Par ailleurs, le collège pour l'élection des sénateurs au sein de chaque département de Corse ne comprendra plus de conseillers départementaux. À partir de quand cette règle entrera-t-elle en vigueur ? Une disposition transitoire règle l'hypothèse où une élection partielle pour l'élection d'un sénateur de Corse serait nécessaire après le renouvellement sénatorial de septembre 2017, jusqu'à l'entrée en vigueur du nouveau statut au 1er janvier 2018.

Je n'ai pas grand-chose à dire en ce qui concerne la partie administrative. On additionne les personnels des trois collectivités existantes, il faut donc prévoir des régimes transitoires classiques.

Le maintien de deux services départementaux d'incendie et de secours (Sdis) ne fait pas l'unanimité. Les présidents des conseils départementaux n'approuvent pas cette solution. En revanche, les services d'archives départementales sont fusionnés en un seul service.

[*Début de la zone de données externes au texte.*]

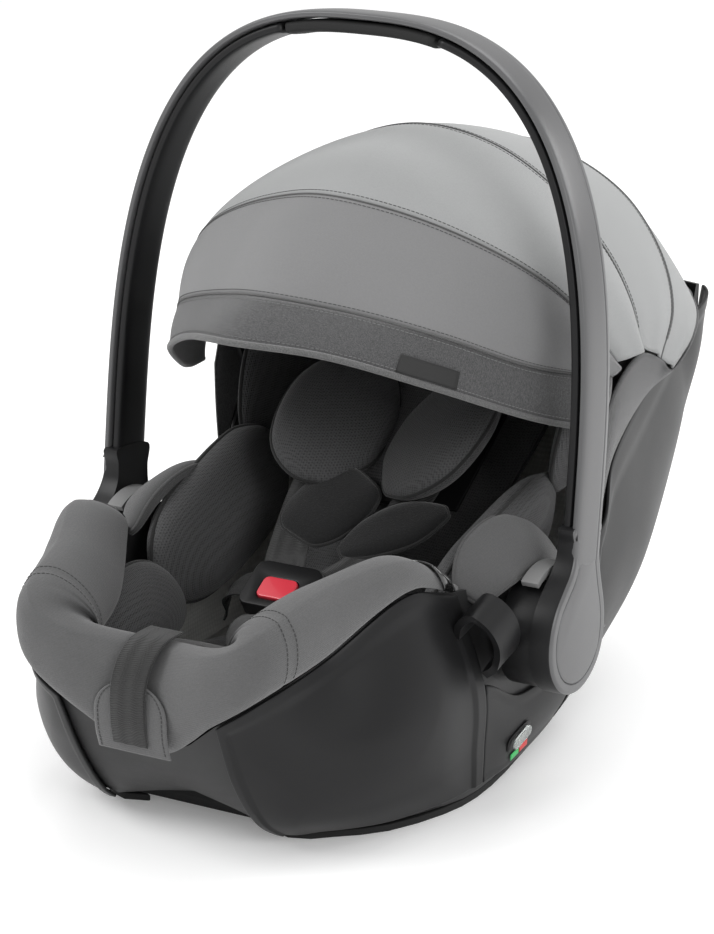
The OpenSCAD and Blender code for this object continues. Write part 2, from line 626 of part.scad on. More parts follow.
module buckle_body() {
  color([0.08, 0.08, 0.08]) in_buckle() difference() {
    rounded_slab(buckle_w, buckle_l, buckle_t, 9);
    translate([0, -4, buckle_t - 8]) rounded_slab(button_w + 2 * button_gap, button_l + 2 * button_gap, 12, 5.5);
  }
}
module buckle_button() {
  color([0.85, 0.2, 0.22]) in_buckle() translate([0, -4, buckle_t - 8 + buckle_travel - 0.6 + 0.9])
    rounded_slab(button_w, button_l, 8 - buckle_travel + 1.5, 5);
}

// Handle
module handle_bow() {
  color([0.42, 0.42, 0.43]) {
    handle_frame() loft(bar(bow_line, handle_t / 2 - skin_t, handle_t / 2, handle_d, 0.6));
    both() handle_frame() rotate([0, 90, 0]) difference() {
      translate([0, 0, hub_in]) union() {
        cylinder(r = hub_r, h = hub_disc_t - 3);
        translate([-neck_h, -handle_d / 2 + handle_shift, hub_disc_t - 1 - handle_t]) cube([neck_h, handle_d, handle_t - 2]);
      }
      translate([0, 0, hub_in - 1]) cylinder(r = pin_r + pin_clear, h = 40);
    }
  }
}
function side_of(line, s) = [for (p = line) if (p[0] * s > grip_limit + 1) p];
grip_line = [for (k = [0:8]) let (x = grip_limit * (1 - k / 4), w = handle_half - handle_t / 2)
  [x, straight_h + (handle_h - handle_t / 2 - straight_h) * pow(1 - pow(abs(x) / w, bow_power), 1 / bow_power)]];
module handle_liner() {
  color([0.05, 0.05, 0.05]) handle_frame() for (s = [-1, 1])
    loft(bar(side_of(bow_line, s), -handle_t / 2, handle_t / 2 - skin_t - liner_gap, handle_d - 6, 0.6));
}
module handle_grip() {
  color([0.04, 0.04, 0.04]) handle_frame()
    loft(bar(grip_line, -handle_t / 2 - 2, handle_t / 2 - skin_t - grip_gap, handle_d - 2, 0.6));
}
module hub_caps() {
  color([0.45, 0.45, 0.46]) both() handle_frame() rotate([0, 90, 0]) translate([0, 0, hub_out - 3 + 0.1])
    union() {
      cylinder(r = hub_r - 7, h = 3);
      translate([-neck_h + 1, -10 + handle_shift, 0]) cube([neck_h - 2, 20, 3]);
    }
}

// Canopy
module canopy_rear_cloth() {
  color([0.6, 0.6, 0.6]) cloth(4, 5, cloth_gap, 1, 3);
}
module canopy_crown_cloth() {
  color([0.62, 0.62, 0.62]) cloth(3, 4, cloth_gap, 1 - cloth_gap, 4);
}
module canopy_top_cloth() {
  color([0.62, 0.62, 0.62]) cloth(2, 3, cloth_gap, 1 - cloth_gap, 10);
}
module canopy_front_cloth() {
  color([0.45, 0.45, 0.45]) cloth(1, 2, cloth_gap, 1 - cloth_gap, 6);
}
module visor_band() {
  color([0.3, 0.3, 0.3]) cloth(0, 1, 0, 1 - cloth_gap, 3);
}
function seam_angle(s) = atan2(seam_point(s, 0)[2] - canopy_pivot[2], canopy_pivot[1] - seam_point(s, 0)[1]);
function seam_reach(s, drop) = norm(seam_point(s, 0) - canopy_pivot) - cloth_t - drop;
module canopy_bow_front() {
  color([0.1, 0.1, 0.1]) bow(seam_angle(1), seam_reach(1, bow_drop + 9), canopy_half - 9);
}
module canopy_bow_middle() {
  color([0.1, 0.1, 0.1]) bow(seam_angle(2), seam_reach(2, bow_drop), canopy_half - 12.4);
}
module canopy_bow_back() {
  color([0.1, 0.1, 0.1]) bow(seam_angle(3), seam_reach(3, bow_drop), canopy_half - 15.8);
}
screw_r = 3.5;
module at_screws() {
  for (p = [[30, 150, 22], [84, 236, 78], [60, 326, 176]])
    both() translate(at(p)) rotate([-45, 0, 0]) children();
}
module cover_screws() {
  color([0.7, 0.7, 0.7]) at_screws() cylinder(r = screw_r, h = 3);
}

base_shell();
wing_cover_right();
wing_cover_left();
side_cover_right();
side_cover_left();
rear_cover_right();
rear_cover_left();
back_panel();
runner_right();
runner_left();
latch_bars();
level_window();
energy_liner();
hub_drum_right();
hub_drum_left();
pivot_pins();
belt_hook_right();
belt_hook_left();
rim_trim_right();
rim_trim_left();
adapter_pads();
foot_cushion();
adjuster_patch();
adjuster_strap();
adjuster_button();
seat_cushion();
leg_roll();
thigh_wing_right();
thigh_wing_left();
bolster_right();
bolster_left();
side_pad_right();
side_pad_left();
backrest_pad();
head_wall_right();
head_wall_left();
headrest_shell();
headrest_pad();
harness_webbing();
canopy_studs();
chest_pad_right();
chest_pad_left();
crotch_pad();
buckle_body();
buckle_button();
handle_bow();
handle_liner();
handle_grip();
hub_caps();
release_button_right();
release_button_left();
canopy_rear_cloth();
canopy_crown_cloth();
canopy_top_cloth();
canopy_front_cloth();
canopy_bow_back();
canopy_bow_middle();
canopy_bow_front();
visor_band();
cover_screws();
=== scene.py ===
"""Infant carrier seat: shell, padding, harness, carry handle and folding canopy."""
import math

import bmesh
import bpy
from bpy.props import FloatProperty, FloatVectorProperty, PointerProperty
from mathutils import Matrix, Vector, noise


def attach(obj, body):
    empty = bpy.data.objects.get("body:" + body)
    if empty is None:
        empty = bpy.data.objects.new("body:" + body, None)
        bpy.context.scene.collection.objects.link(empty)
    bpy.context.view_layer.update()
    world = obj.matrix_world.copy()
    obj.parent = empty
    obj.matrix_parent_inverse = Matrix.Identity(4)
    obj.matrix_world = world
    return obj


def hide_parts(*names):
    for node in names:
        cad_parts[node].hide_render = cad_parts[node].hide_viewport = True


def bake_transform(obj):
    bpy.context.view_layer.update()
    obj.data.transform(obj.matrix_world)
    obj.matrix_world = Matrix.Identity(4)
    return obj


bl_info = {
    "name": "Infant Carrier Seat",
    "version": (1, 0, 0),
    "blender": (4, 5, 0),
    "location": "View3D > Sidebar > Carrier",
    "description": "Builds the padded shell, harness, carry handle and canopy of an infant carrier seat",
    "category": "Object",
}

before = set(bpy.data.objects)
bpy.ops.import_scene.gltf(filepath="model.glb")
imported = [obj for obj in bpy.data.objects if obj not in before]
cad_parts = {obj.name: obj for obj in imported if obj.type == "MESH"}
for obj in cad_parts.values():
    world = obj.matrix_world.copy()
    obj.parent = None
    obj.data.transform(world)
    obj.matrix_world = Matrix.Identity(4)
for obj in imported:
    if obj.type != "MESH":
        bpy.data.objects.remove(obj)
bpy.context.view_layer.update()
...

En conclusion, je dirai un mot sur la conférence de coordination des collectivités territoriales. Faut-il avoir une représentation des territoires infra-insulaires ? La structure créée par la loi NOTRe est appelée « la chambre des territoires » par l'ordonnance, remake de la conférence de coordination des collectivités territoriales. Cette chambre n'aura aucun pouvoir, faute de consensus.

Dans la mesure où les ordonnances ne changent pas grand-chose à l'article 30 de la loi NOTRe tel que nous l'avons voté au mois de novembre 2015, les amendements que je vous proposerai sont tous rédactionnels. Au final, je vous demanderai, dans un souci de cohérence comme de rapidité, de vous prononcer par un vote positif sur le projet de loi de ratification.